An exceptional surface and its topology

TL;DR

This paper explores the topology of exceptional surfaces in non-Hermitian three-dimensional systems, revealing new higher-dimensional topological defects and quantifying their properties with the Dixmier-Douady invariant.

Contribution

It introduces the concept of an exceptional surface in 3D non-Hermitian systems and proposes an experimental scheme to realize such models, extending the understanding of exceptional topology.

Findings

Identification of an exceptional surface where three eigenstates coalesce

Quantification of the topology using the Dixmier-Douady invariant

Proposal of an experimentally feasible scheme for engineering the model

Abstract

Non-Hermitian (NH) systems can display exceptional topological defects without Hermitian counterparts, exemplified by exceptional rings in NH two-dimensional systems.
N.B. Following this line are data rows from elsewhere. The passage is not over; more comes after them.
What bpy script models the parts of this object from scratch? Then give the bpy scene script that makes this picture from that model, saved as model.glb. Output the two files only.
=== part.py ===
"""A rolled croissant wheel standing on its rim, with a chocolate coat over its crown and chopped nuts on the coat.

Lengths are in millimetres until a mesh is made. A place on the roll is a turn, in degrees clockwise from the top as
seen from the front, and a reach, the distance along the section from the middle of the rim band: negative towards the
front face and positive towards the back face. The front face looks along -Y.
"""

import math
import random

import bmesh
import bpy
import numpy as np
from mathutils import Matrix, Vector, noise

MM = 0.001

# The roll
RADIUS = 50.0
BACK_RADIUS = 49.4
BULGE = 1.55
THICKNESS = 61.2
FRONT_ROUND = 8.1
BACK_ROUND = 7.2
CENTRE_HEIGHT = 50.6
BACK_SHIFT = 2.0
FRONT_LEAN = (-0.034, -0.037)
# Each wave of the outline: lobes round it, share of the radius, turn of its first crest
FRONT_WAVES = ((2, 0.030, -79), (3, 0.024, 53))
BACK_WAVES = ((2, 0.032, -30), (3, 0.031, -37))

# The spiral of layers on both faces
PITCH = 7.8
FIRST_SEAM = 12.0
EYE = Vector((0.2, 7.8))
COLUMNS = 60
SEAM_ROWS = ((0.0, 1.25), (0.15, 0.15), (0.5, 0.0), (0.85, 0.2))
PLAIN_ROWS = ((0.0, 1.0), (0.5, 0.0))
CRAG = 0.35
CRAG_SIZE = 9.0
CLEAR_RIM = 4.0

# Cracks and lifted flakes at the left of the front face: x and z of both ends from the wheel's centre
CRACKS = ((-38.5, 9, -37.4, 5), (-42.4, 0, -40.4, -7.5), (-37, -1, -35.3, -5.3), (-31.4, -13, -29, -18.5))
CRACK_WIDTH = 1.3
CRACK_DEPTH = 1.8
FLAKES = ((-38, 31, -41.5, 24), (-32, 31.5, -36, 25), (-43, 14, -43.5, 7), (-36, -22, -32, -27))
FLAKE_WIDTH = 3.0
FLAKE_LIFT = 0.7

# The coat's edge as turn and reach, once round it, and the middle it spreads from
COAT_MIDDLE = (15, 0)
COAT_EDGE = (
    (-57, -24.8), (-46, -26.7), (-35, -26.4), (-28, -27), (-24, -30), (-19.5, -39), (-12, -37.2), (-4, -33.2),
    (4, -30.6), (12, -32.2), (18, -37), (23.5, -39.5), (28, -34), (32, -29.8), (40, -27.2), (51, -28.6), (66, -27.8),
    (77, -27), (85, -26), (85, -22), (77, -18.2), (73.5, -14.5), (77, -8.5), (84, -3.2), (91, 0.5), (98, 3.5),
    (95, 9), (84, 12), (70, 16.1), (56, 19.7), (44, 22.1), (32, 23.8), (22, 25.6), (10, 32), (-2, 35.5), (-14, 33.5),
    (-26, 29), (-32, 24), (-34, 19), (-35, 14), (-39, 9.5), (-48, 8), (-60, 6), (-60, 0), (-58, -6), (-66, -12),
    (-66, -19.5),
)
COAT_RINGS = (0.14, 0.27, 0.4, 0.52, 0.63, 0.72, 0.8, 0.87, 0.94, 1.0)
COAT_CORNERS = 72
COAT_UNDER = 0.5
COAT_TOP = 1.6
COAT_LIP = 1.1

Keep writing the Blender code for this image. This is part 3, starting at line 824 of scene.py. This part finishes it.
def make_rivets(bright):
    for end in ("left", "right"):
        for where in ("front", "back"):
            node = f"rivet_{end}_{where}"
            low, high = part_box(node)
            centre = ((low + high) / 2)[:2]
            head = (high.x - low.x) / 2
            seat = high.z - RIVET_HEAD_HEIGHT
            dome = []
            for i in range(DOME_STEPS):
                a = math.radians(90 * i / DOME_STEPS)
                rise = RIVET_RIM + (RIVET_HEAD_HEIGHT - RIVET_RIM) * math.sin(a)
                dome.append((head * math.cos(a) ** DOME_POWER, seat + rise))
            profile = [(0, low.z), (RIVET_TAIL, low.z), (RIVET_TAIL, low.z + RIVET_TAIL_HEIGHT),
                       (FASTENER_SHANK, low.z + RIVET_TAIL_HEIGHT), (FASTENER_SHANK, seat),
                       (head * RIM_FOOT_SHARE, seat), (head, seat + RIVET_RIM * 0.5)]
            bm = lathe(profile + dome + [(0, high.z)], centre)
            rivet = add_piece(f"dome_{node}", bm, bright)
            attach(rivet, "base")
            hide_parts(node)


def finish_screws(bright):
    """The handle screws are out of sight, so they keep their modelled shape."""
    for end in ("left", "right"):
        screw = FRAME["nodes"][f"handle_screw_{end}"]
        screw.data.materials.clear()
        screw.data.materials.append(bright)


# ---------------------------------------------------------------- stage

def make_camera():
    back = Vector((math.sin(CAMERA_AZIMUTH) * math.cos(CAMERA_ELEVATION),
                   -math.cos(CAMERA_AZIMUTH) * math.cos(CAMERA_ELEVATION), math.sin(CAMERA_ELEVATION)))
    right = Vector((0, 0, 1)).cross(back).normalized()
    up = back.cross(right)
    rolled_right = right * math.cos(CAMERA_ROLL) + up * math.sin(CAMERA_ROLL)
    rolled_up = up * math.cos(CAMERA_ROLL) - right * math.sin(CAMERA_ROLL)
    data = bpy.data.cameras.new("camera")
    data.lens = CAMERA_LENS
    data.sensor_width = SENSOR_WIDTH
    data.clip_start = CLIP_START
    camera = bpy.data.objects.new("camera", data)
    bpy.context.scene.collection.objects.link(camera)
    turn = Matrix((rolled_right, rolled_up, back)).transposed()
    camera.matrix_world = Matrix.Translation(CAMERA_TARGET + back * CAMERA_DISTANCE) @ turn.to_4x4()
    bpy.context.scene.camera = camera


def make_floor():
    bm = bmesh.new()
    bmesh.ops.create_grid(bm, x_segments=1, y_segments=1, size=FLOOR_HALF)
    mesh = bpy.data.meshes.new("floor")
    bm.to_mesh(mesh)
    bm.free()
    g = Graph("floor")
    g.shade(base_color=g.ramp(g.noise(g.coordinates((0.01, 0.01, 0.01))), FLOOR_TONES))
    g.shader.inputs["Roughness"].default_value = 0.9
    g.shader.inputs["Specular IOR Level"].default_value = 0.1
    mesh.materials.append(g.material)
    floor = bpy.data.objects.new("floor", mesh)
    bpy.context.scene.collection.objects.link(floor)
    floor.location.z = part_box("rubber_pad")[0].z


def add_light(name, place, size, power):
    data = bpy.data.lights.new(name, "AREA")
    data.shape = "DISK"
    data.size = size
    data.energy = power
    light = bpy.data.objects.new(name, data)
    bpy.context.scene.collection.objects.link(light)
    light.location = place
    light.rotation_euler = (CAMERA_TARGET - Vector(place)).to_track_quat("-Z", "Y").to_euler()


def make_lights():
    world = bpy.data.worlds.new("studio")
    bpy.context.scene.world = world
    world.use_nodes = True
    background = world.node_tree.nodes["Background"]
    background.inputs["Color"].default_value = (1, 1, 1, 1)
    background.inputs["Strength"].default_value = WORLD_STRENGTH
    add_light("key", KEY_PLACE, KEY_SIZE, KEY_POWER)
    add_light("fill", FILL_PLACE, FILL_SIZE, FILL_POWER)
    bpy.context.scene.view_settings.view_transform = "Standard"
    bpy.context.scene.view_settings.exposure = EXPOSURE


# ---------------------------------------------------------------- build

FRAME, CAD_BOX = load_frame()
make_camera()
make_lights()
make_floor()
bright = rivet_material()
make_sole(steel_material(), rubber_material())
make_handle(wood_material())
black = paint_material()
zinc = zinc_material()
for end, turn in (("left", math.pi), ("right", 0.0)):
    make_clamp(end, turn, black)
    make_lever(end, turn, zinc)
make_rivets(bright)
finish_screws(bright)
However, exceptional topological features associated with higher-dimension topological defects remain unexplored yet. We here investigate the topology for the singularities in an NH three-dimensional system. We find that the three-order singularities in the parameter space form an exceptional surface (ES), on which all the three eigenstates and eigenenergies coalesce. Such an ES corresponds to a two-dimensional extension of a point-like synthetic tensor monopole. We quantify its topology with the Dixmier-Douady invariant, which measures the quantized flux associated with the synthetic tensor field. We further propose an experimentally feasible scheme for engineering such an NH model. Our results pave the way for investigations of exceptional topology associated with topological defects with more than one dimension.